Told in alternating perspectives, this is the story of their most excellent year, where these three friends discover themselves, love, and that a little magic and Mary Poppins can go a long way.
PUBLISHERS WEEKLY
Three teens complete an English assignment detailing their "most excellent year" in this big, warmhearted tale about musical theater, political organizing, baseball, friendship and love. Tony Conigliaro Keller (named like everyone in his family for a Boston Red Sox player) and Augie Hwong have been self-declared brothers since age six, when T.C.'s mother died. Entering high school, everyone but Augie knows that Augie is gay, which finally dawns on him when he falls for another student.
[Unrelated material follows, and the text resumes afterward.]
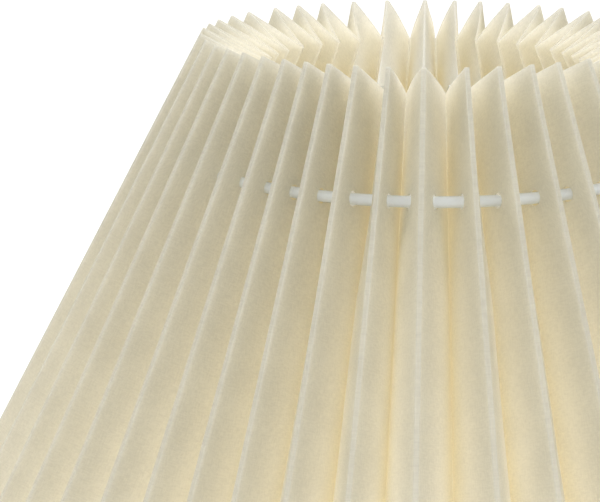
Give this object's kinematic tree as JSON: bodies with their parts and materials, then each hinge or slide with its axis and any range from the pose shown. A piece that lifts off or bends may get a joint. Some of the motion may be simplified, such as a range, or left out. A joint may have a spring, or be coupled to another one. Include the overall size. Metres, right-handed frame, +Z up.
{
  "type": "pleated paper table lamp",
  "caption": "Table lamp with a conical pleated paper shade threaded on a wire ring, resting on a four-armed carrier above a turned foot and column.",
  "frame": {"origin": "centre of the face that the lamp rests on", "axes": "+Z up, -Y towards the viewer of the picture, the cable inlet at +Y"},
  "size_m": [0.3604, 0.3604, 0.45],
  "materials": {
    "shade_paper": "matt laminated paper",
    "white_wire": "satin white coating",
    "pale_wood": "oiled, satin",
    "felt": "matt felt",
    "iron": "rough",
    "zinc_steel": "zinc plated",
    "brass": "satin",
    "holder_plastic": "gloss",
    "bush_plastic": "matt",
    "insert_ceramic": "matt",
    "bulb_metal": "satin",
    "bulb_glaze": "gloss black",
    "opal_glass": "opal",
    "clear_glass": "clear",
    "lit_rods": "matt"
  },
  "bodies": {
    "stand": {"felt_pad": "felt", "foot": "pale_wood", "cable_bush": "bush_plastic", "ballast_plate": "iron", "tube_washer": "zinc_steel", "tube_nut": "zinc_steel", "threaded_tube": "zinc_steel", "column": "pale_wood", "neck_collar": "brass", "lock_nut": "brass", "holder_cap": "holder_plastic", "holder_insert": "insert_ceramic", "centre_contact": "brass", "holder_sleeve": "brass", "holder_skirt": "holder_plastic", "lower_shade_nut": "holder_plastic", "upper_shade_nut": "holder_plastic", "bulb_tip": "bulb_metal", "bulb_insulator": "bulb_glaze", "bulb_cap": "bulb_metal", "bulb_glass": "opal_glass", "bulb_stem": "clear_glass", "bulb_filaments": "lit_rods"},
    "switch": {"switch_bar": "holder_plastic"},
    "carrier": {"carrier_hub": "white_wire", "carrier_arm_front": "white_wire", "carrier_arm_right": "white_wire", "carrier_arm_back": "white_wire", "carrier_arm_left": "white_wire"},
    "shade": {"shade_strip_back": "shade_paper", "shade_strip_front": "shade_paper", "upper_ring": "white_wire", "ring_ferrule": "white_wire", "lower_hoop": "white_wire"}
  },
  "joints": [
    {"name": "shade_turn", "type": "hinge", "parent": "stand", "child": "carrier", "pos_m": [0, 0, 0.321], "axis": [0, 0, 1], "continuous": true},
    {"name": "shade_lift", "type": "slide", "parent": "carrier", "child": "shade", "axis": [0, 0, 1], "range_m": [0, 0.2]},
    {"name": "switch_push", "type": "slide", "parent": "stand", "child": "switch", "axis": [-1, 0, 0], "range_m": [0, 0.003]}
  ]
}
Meanwhile, T.C. develops an intense crush on the novel's third essayist, Al Perez, daughter of a Mexican diplomat now teaching at Harvard. While T.C. and his father share a baseball obsession, Augie and Al get close when both are cast in Kiss Me, Kate. The essay segments are spliced with diary entries (T.C.'s are addressed to his mother, Al 's to Jacqueline Kennedy); e-mails from and between parents, teachers and Al 's former Secret Service agent; reprints of Augie's mother's hilariously excoriating theater reviews; transcripts of IM sessions. The characters are a little too good to be true, and there's a distracting and improbable subplot about a deaf motherless child obsessed with Mary Poppins. The protagonists sometimes sound more like 40-year-olds than teens; however, the results are unexpectedly positive, opening up the audience to adults as well as the target reader. Ages 12-up.